Watering
Getting the timing right — The most common way to kill a houseplant is too much love — which usually means too much water. Here's how to tell what your plant actually needs.

The finger test
Push your finger an inch into the soil. If it comes back damp, wait. If it comes back dry or just faintly cool, water. That's it. Everything else is refinement.
Moisture meters and apps can be useful, but they're no more reliable than the finger test for most plants. Your hands are the best tool you have.
How much and how often
Water until it drains freely from the bottom, then stop. Don't let the pot sit in standing water — tip it out after twenty minutes.
The frequency depends more on your home than any fixed rule. How warm it is, how much light the plant gets, whether the pot is terracotta or plastic. Most houseplants in a UK home in summer need watering roughly once a week; in winter, far less. Check rather than schedule.

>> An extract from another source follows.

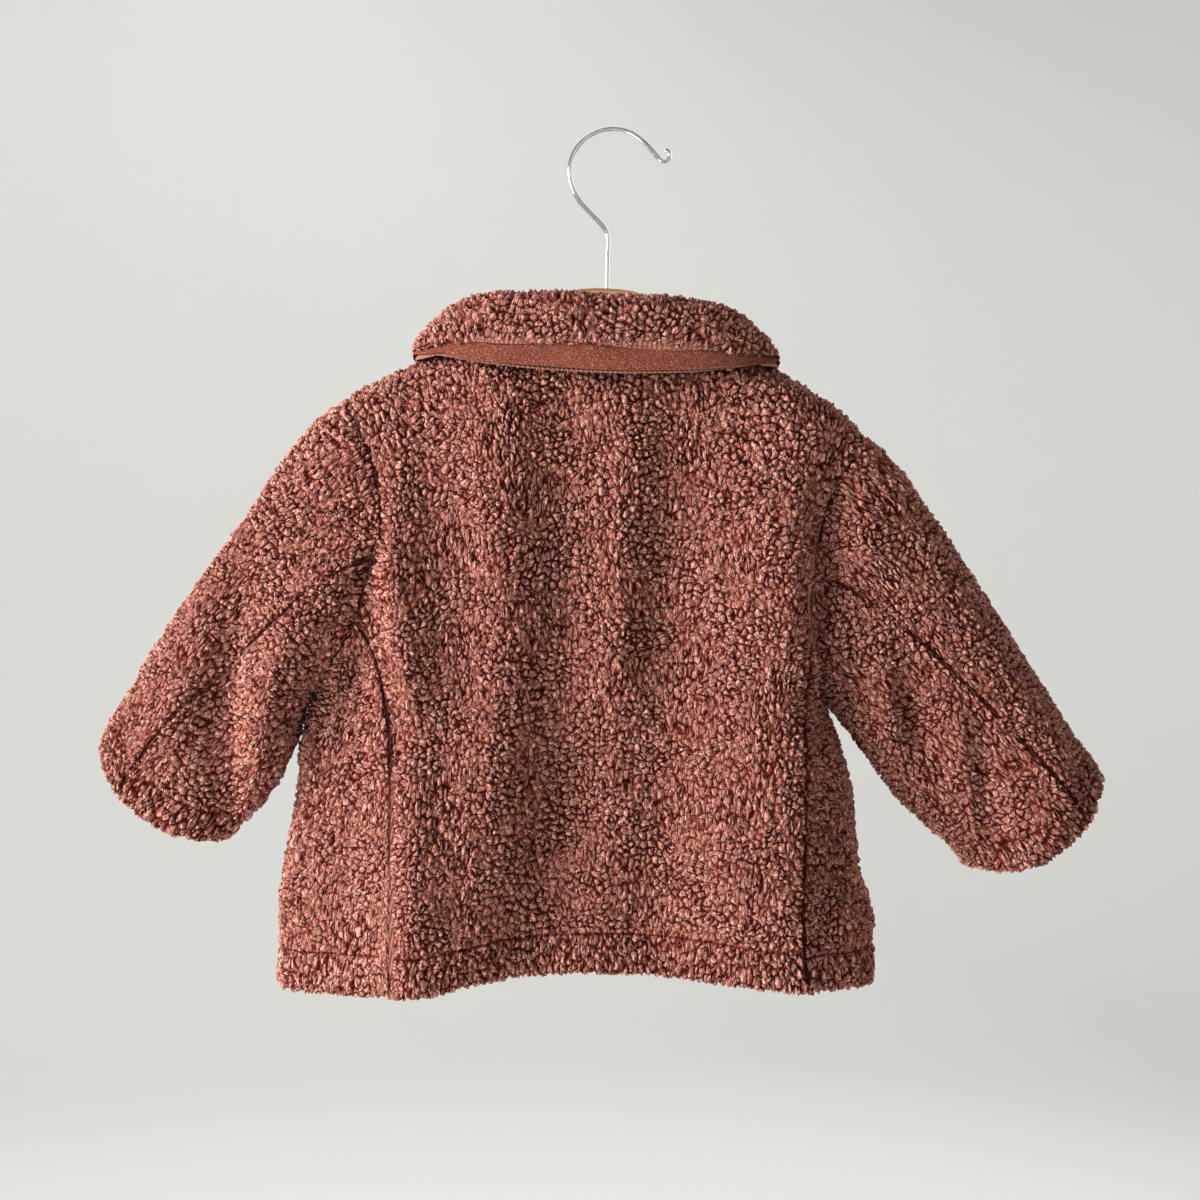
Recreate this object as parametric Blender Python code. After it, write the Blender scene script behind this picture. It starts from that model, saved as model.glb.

Overwatering looks like underwatering
Yellow leaves and a limp stem are often taken as signs the plant needs water. Usually it's the opposite. Overwatered roots go slimy and can't absorb anything — so the plant wilts despite sitting in soggy soil.
When in doubt, unpot and look. Healthy roots are white or tan and firm. Rotten roots are brown, mushy, and smell unpleasant. If you find them, trim off the damaged parts, let the roots air dry for an hour, then repot into fresh dry compost.
Tap water is fine
Most houseplants tolerate tap water without complaint. If yours is very hard and you're growing something fussy — orchids, carnivorous plants — letting the water sit overnight allows some chlorine to off-gas, and the temperature comes up to room temperature, which roots prefer.
For the average monstera or pothos, the tap is fine. Don't let perfect be the enemy of done.